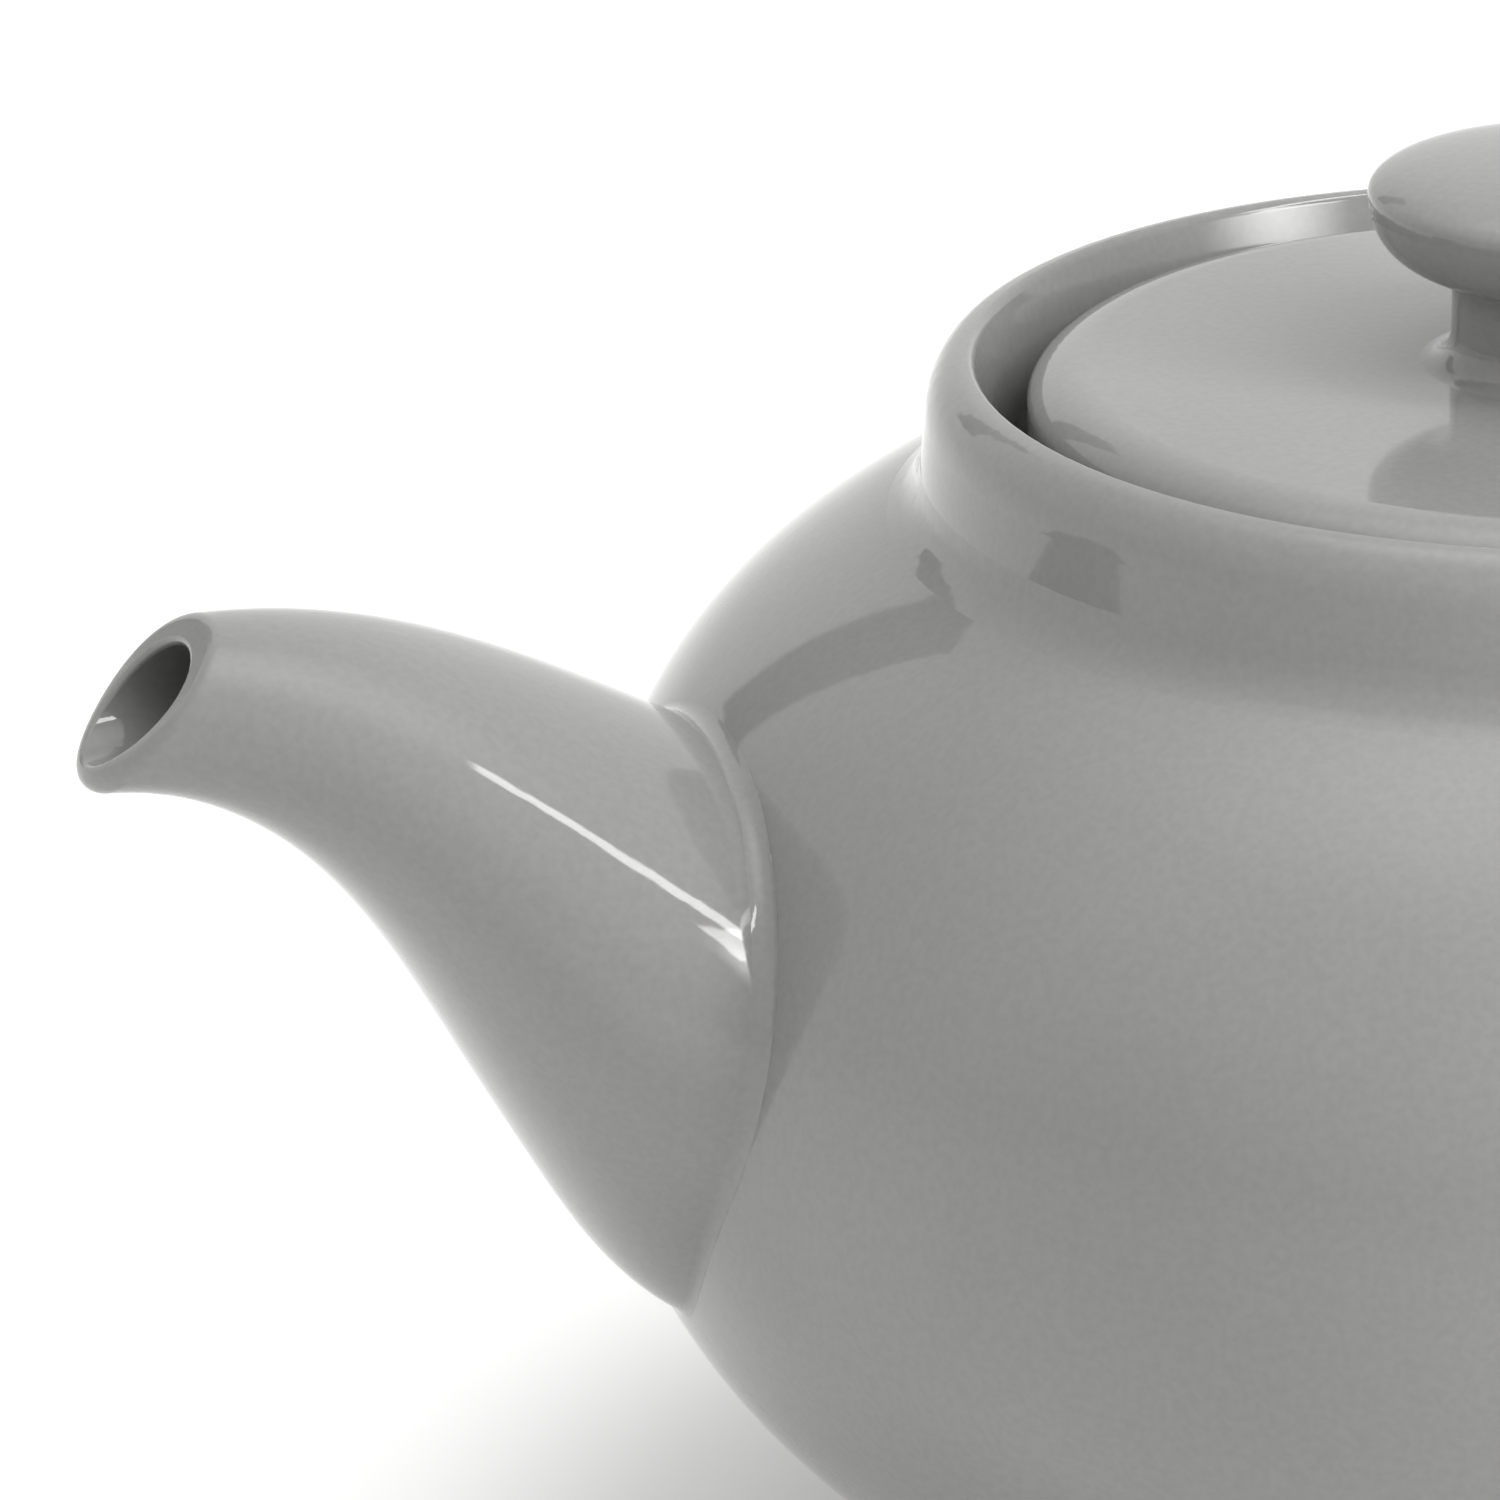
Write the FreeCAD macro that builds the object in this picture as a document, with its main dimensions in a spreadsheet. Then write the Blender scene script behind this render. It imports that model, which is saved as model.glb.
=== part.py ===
import FreeCAD, Part
import math
import os
import Sketcher

# A round glazed teapot: one fired pot with its spout and handle, and a loose lid with a button knob.
# The origin is on the pot's axis in the plane of its foot; the spout points along -X, the handle along +X.

vector = FreeCAD.Vector
document = FreeCAD.newDocument("teapot")

# Driving sizes in millimetres and degrees, kept in the sheet under these names
driving_sizes = {
    # bowl and shoulder, drawn as two curves that leave the widest ring straight down and straight up
    "belly_radius": 77.0,
    "belly_height": 50.0,
    "belly_fall": 15.9,
    "belly_rise": 21.5,
    "foot_curve_out": 26.0,
    "foot_curve_up": 11.3,
    "shoulder_height": 41.4,
    "shoulder_curve_out": 17.2,
    "shoulder_curve_down": 8.5,
    # foot ring
    "foot_radius": 42.0,
    "foot_height": 5.0,
    "foot_width": 6.0,
    "foot_recess": 3.0,
    "foot_round": 1.2,
    # collar, its lip and the ledge inside it that carries the lid
    "collar_radius": 50.7,
    "collar_height": 11.7,
    "collar_lean": 0.6,
    "collar_crease": 5.0,
    "rim_thickness": 3.9,
    "rim_outer_round": 5.0,
    "rim_inner_round": 0.6,
    "flare_width": 2.2,
    "flare_height": 8.0,
    "flare_slope": 20.0,
    "ledge_depth": 16.0,
    "ledge_width": 5.5,
    "ledge_thickness": 3.6,
    "ledge_round": 0.8,
    # hollow, whose curves start from the outer ones and from the floor
    "wall": 4.0,
    "floor_thickness": 5.0,
    "floor_edge_inset": 8.0,
    "floor_curve_up": 6.0,
    "hollow_rise": 3.3,
    "hollow_curve_out": 21.3,
    "hollow_curve_down": 1.2,
    # spout, its middle line as four points of one curve in the plane y = 0;
    # each point's reach is from the widest ring outwards, its rise from that ring upwards
    "spout_root_reach": -14.5,
    "spout_root_rise": 1.4,
    "spout_climb_reach": 4.2,
    "spout_climb_rise": 15.2,
    "spout_neck_reach": 17.8,
    "spout_neck_rise": 40.6,
    "spout_end_reach": 47.4,
    "spout_end_rise": 33.3,
    "spout_root_height": 44.4,
    "spout_climb_height": 30.3,
    "spout_neck_height": 14.2,
    "spout_end_height": 10.8,
    "spout_root_width": 45.2,
    "spout_climb_width": 65.0,
    "spout_neck_width": 20.0,
    "spout_end_width": 10.8,
    # the spout's foot, where its underside turns in to the bowl
    "spout_heel_reach": -3.6,
    "spout_heel_rise": -17.8,
    "spout_heel_slope": 30.0,
    "spout_heel_depth": 9.0,
    "spout_heel_height": 41.0,
    "spout_heel_width": 44.0,
    "spout_root_wall": 4.0,
    "spout_end_wall": 2.0,
    "spout_blend": 1.6,
    # slanted cut that ends the spout, set back from the last point of its middle line
    "lip_cut_back": 8.33,
    "lip_cut_angle": 43.0,
    "lip_outer_round": 1.3,
    "lip_inner_round": 0.45,
    # strainer holes in the wall behind the spout
    "strainer_rise": 11.0,
    "strainer_hole": 4.5,
    "strainer_spacing": 8.5,
    "strainer_holes": 6,
    "strainer_reach": 2.0,
    # handle, its middle line given as the spout's is
    "handle_top_reach": -17.0,
    "handle_top_rise": 29.0,
    "handle_crown_reach": 35.0,
    "handle_crown_rise": 69.0,
    "handle_heel_reach": 71.0,
    "handle_heel_rise": -10.0,
    "handle_foot_reach": -17.0,
    "handle_foot_rise": -20.0,
    "handle_root_depth": 14.0,
    "handle_grip_depth": 10.0,
    "handle_root_width": 22.0,
    "handle_grip_width": 17.0,
    "handle_blend": 3.0,
    # lid
    "lid_gap": 1.9,
    "lid_edge_height": 15.4,
    "lid_dome": 0.4,
    "lid_round_width": 4.5,
    "lid_round_height": 3.2,
    "lid_roof": 4.6,
    "lid_edge_round": 1.5,
    "flange_gap": 1.0,
    "flange_depth": 5.0,
    "flange_width": 3.6,
    "flange_round": 1.2,
    "vent_hole": 3.5,
    "vent_inset": 8.0,
    # knob
    "stem_radius": 9.1,
    "stem_height": 7.7,
    "stem_foot_round": 2.4,
    "stem_top_round": 2.6,
    "knob_overhang": 6.7,
    "knob_rise": 3.4,
    "knob_drop": 5.9,
    "knob_fullness": 0.62,
}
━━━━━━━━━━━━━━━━
> **The task**: Your answer should be exactly the lines of the data above, from the first through the line containing "# The origin".

> **Answer**:
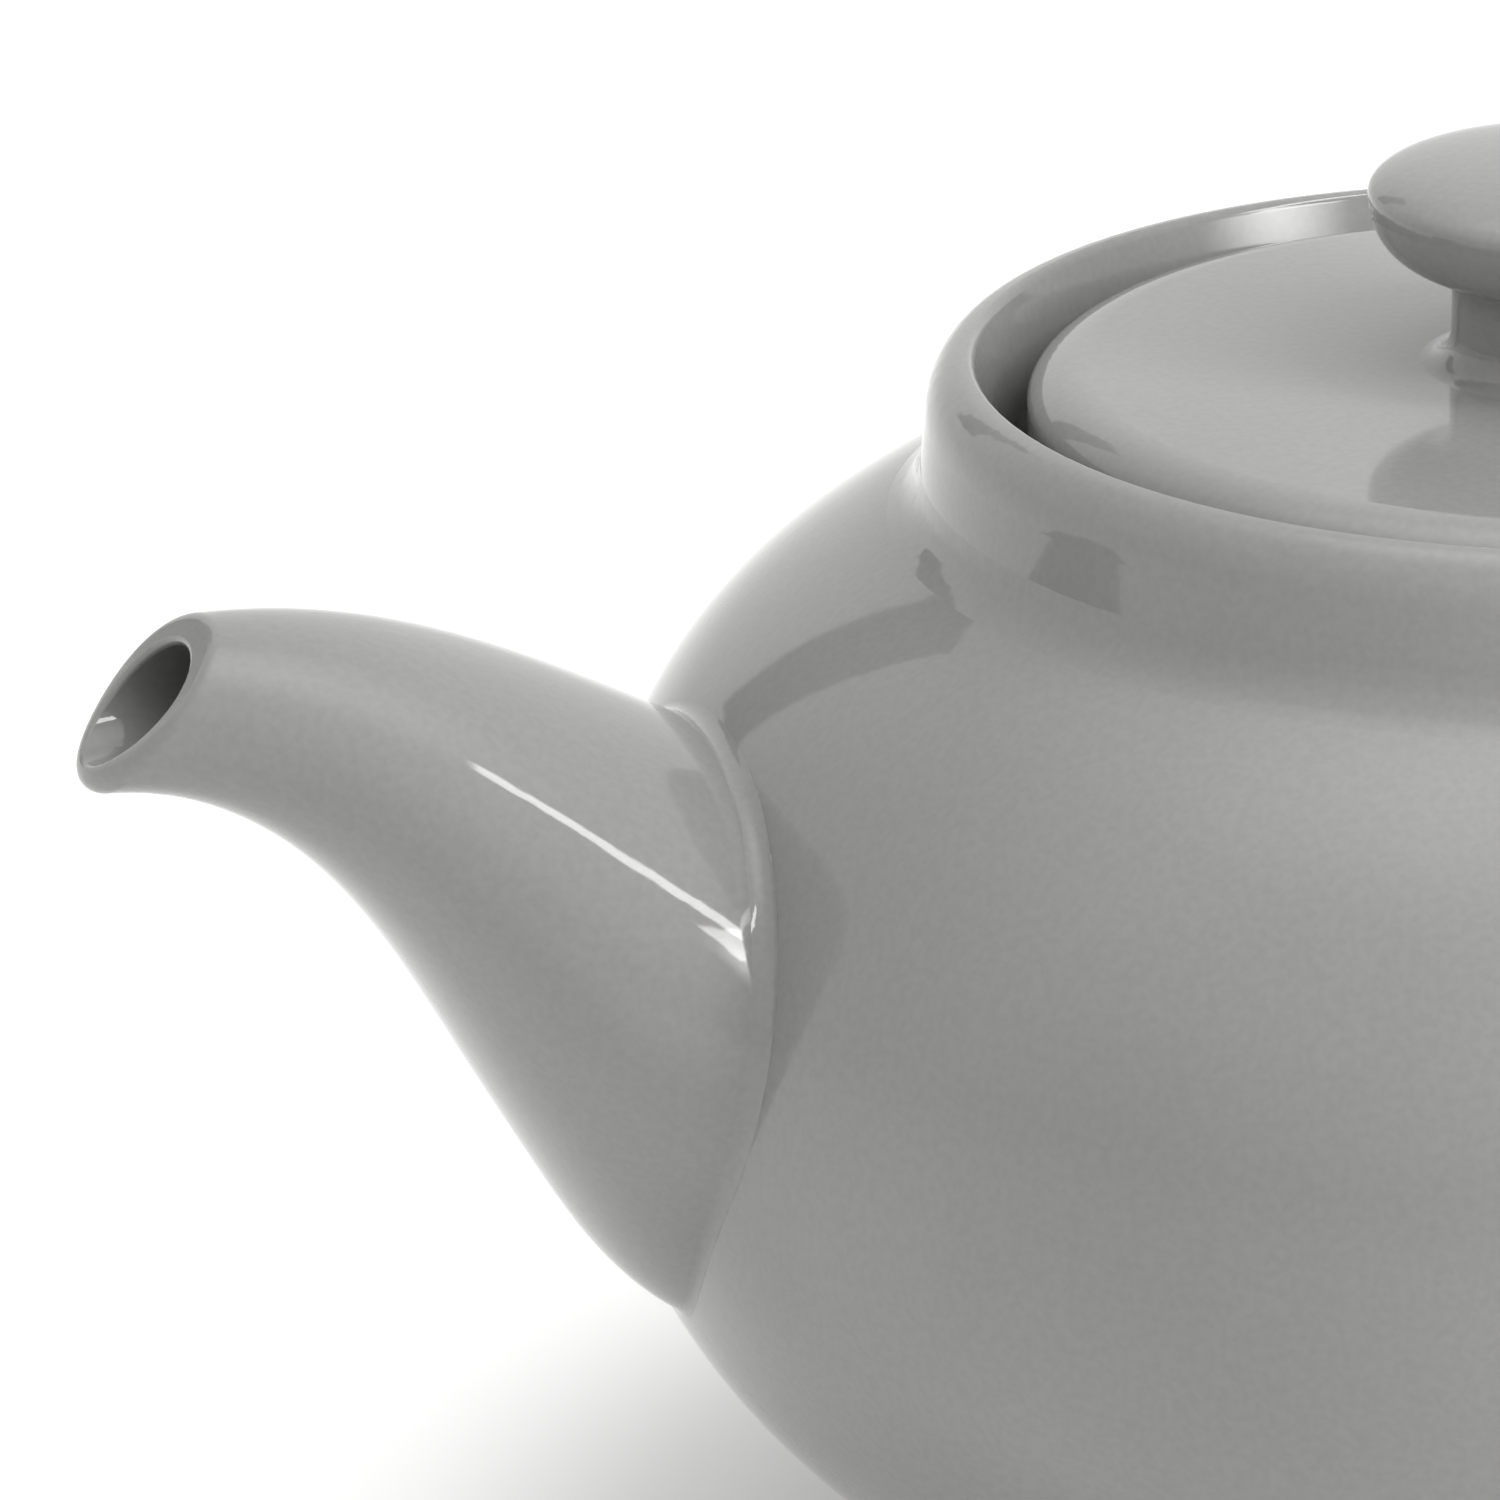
Write the FreeCAD macro that builds the object in this picture as a document, with its main dimensions in a spreadsheet. Then write the Blender scene script behind this render. It imports that model, which is saved as model.glb.
=== part.py ===
import FreeCAD, Part
import math
import os
import Sketcher

# A round glazed teapot: one fired pot with its spout and handle, and a loose lid with a button knob.
# The origin is on the pot's axis in the plane of its foot; the spout points along -X, the handle along +X.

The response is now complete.